BD - Les images de Thiéfaine

Il y a « La fille du coupeur de joint », évidemment, mais également des titres plus récents à l'image de « Gynécées » ou des délires absolus comme « Alligator 427 ». Le point commun ? Ce sont des chansons de Thiéfaine, Hubert-Félix de son prénom. Il n'est jamais passé à la Starac, ni chez Drucker, mais depuis trente ans ses concerts affichent complets. 

Un poète hors pair, qui sait parfois donner du sens à ses chansons comme les très politique « Exercice de simple provocation avec 33 fois le mot coupable ». Toutes ces chansons ont « bercé » de nombreux dessinateurs. Arleston, scénariste de Lanfeust, est « fan » depuis la première heure. Il a donc lancé l'idée de cet album constitué de l'adaptation en BD de chansons de Thiéfaine. 

A l'arrivée ils sont une bonne vingtaine à participer à cette centaine de pages laissant libre cours aux imaginaires débridés. Adaptations sages, d'autres plus psychédéliques, fidèles ou subjectives : cet album est totalement dans la veine de l'univers de Thiéfaine : délirant et déroutant. (Soleil, 14,95 €)

samedi 31 mars 2007

BD - Incontournable intégrale de Tif et Tondu

Il est des intégrales qui ont plus de poids que d'autres. Les éditions Dupuis, en lançant cette série de 16 albums à paraître dans les trois prochaines années remet au goût du jour un fond et une série trop vite oubliés après un demi-siècle de succès. Tif et Tondu étaient du premier numéro du journal de Spirou. Mais il a fallu attendre quelques décennies avant que ce duo atypique ne devienne une valeur sûre de la BD d'aventures. Grâce à Will, dessinateur incroyablement doué, jamais reconnu à sa juste valeur. On ne voyait que l'artisan dans son travail. C'était pourtant un véritable artiste. 

Dans ce premier tome, articulé autour des premières apparitions de M. Choc, le méchant absolu, très élégant dans son smoking noir et le visage caché derrière un casque médiéval, vous pourrez lire « Tif et Tondu contre la Main blanche », « Le retour de Choc » et « Passez muscade ». C'est Rosy qui a créé le personnage de Choc et qui scénarise ces 150 pages, précédées d'un dossier richement illustré sur les débuts de Will dans la bande dessinée. (Dupuis, 16 €)

vendredi 30 mars 2007

BD - Policiers : difficile de faire pire....


La ville de New York se serait bien passée de cette épreuve.

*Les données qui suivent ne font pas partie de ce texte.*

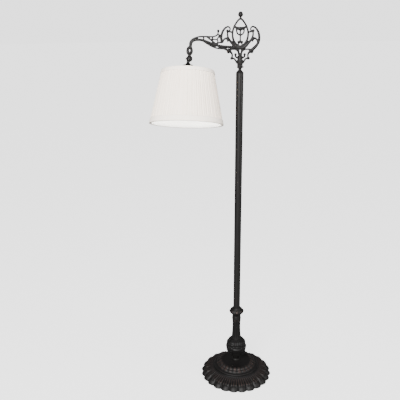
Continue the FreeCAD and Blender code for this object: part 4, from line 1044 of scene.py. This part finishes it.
def makeStage():
    shape = bmesh.new()
    bmesh.ops.create_circle(shape, cap_ends=True, segments=96, radius=studio["floorRadius"])
    mesh = bpy.data.meshes.new("floor")
    shape.to_mesh(mesh)
    shape.free()
    floor = bpy.data.objects.new("floor", mesh)
    bpy.context.collection.objects.link(floor)
    paint = Paint("paleFloor", Specular_IOR_Level=0.1, Emission_Strength=studio["backdrop"])
    cloud = paint.speckle(0.6, 2.0, 0.5)
    tone = paint.mixed(cloud, colour(*[studio["floor"]] * 3),
                       colour(*[studio["floor"] * 0.9] * 3))
    white = paint.mixed(seen(paint), colour(0.0, 0.0, 0.0), colour(1.0, 1.0, 1.0))
    mesh.materials.append(paint.feed(Base_Color=tone, Roughness=0.85 + 0.05 * cloud,
                                     Emission_Color=white))
    bpy.context.scene.world = bpy.data.worlds.new("softBox")
    sky = Paint("softBox", bpy.context.scene.world, Color=colour(1.0, 1.0, 1.0))
    sky.feed(Strength=studio["ambient"] + (studio["backdrop"] - studio["ambient"]) * seen(sky))


def addLight(name, place, aim, sides, power):
    light = bpy.data.lights.new(name, "AREA")
    light.shape = "RECTANGLE"
    light.size, light.size_y = sides
    light.energy = power
    lamp = bpy.data.objects.new(name, light)
    lamp.location = place
    lamp.rotation_euler = (Vector(aim) - Vector(place)).to_track_quat("-Z", "Y").to_euler()
    bpy.context.collection.objects.link(lamp)


def makeCamera():
    lens = bpy.data.cameras.new("camera")
    lens.sensor_width = studio["sensor"]
    lens.lens = studio["focalPixels"] * lens.sensor_width / studio["framePixels"]
    camera = bpy.data.objects.new("camera", lens)
    turn = (Matrix.Rotation(math.pi / 2 - math.radians(studio["pitch"]), 4, "X")
            @ Matrix.Rotation(math.radians(studio["roll"]), 4, "Z"))
    camera.matrix_world = Matrix.Translation(studio["camera"]) @ turn
    lens.clip_end = studio["farthest"]
    bpy.context.collection.objects.link(camera)
    bpy.context.scene.camera = camera


makeStage()
for lightName, (place, aim, sides, power) in studio["lights"].items():
    addLight(lightName, place, aim, sides, power)
makeCamera()
print("stage made")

En plus d'avoir les deux pires flics des Etats-Unis en la personne de Spoon et White, voilà que plane sur Big Apple une menace grave d'attentat à la bombe. Un certain Martinez est sur le point de donner une information essentielle à Zack Bauer quand Spoon juge bon d'intervenir. La cervelle de Martinez se retrouvant collée au plafond, la cellule antiterroriste va devoir trouver une solution de rechange pour obtenir les informations. 

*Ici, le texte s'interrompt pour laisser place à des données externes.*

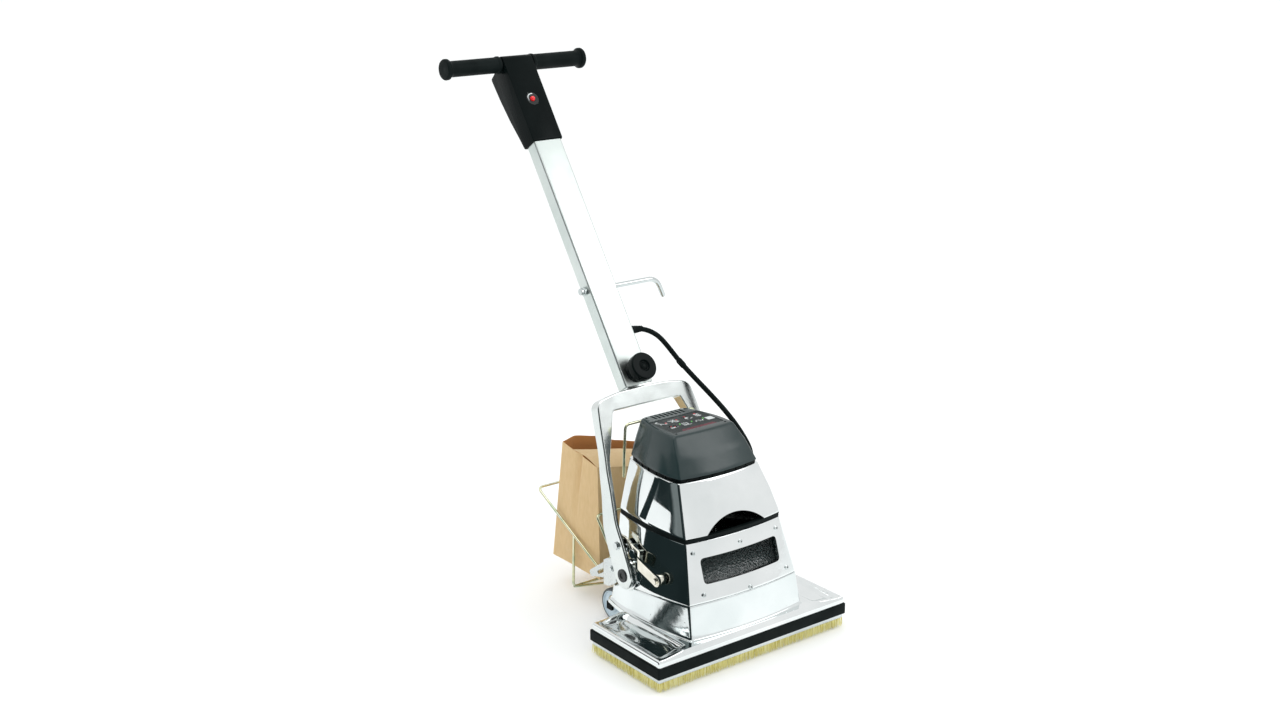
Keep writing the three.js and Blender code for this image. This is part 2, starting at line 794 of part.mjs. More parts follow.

Bizarrement ils ont l'idée saugrenue de demander l'aide du duo de policiers créé par Jean Léturgie et dessiné par son fils Simon, aidé par Franck Isard pour les décors. On se doute que cette décision aura pour conséquence une augmentation importante du nombre de victimes par explosion en quelques heures. Pourtant les deux nigauds se démènent car les terroristes ont capturé la belle Courtney Balconi, présentatrice vedette de BNN, leur idole. 

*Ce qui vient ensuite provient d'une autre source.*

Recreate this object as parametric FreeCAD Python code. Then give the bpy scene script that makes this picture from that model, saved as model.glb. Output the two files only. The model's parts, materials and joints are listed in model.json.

Pastiche de « 24 heures », feuilleton de la télé américaine, ce septième album de la série fait preuve d'un esprit jubilatoirement politiquement incorrect. 

("Spoon & White", Vents d'Ouest, 9,40 €)

jeudi 29 mars 2007

BD - Rions macabre avec Boucq

Le Grand Prix de l’Humour Noir a été décerné, le mois dernier, à François Boucq pour son album www.la-mort.fr, paru chez Fluide Glacial. Logique quand on sait que son héroïne, loin d’être pulpeuse, est au contraire squelettique. La mort est donc l’héroïne de ces histoires courtes toutes plus absurdes les unes que les autres. On y aborde le problème de l’intégration des jeunes dans les cimetières, des dégâts de la télévision chez les macchabées, de la place de l’homosexualité dans l’évolution de l’Homme ou de l’utilité des tueurs en série dans le business des pompes funèbres. Boucq laisse libre court à ses délires, avec des personnages aussi caricaturaux que sur les couvertures des San-Antonio qu’il signe régulièrement.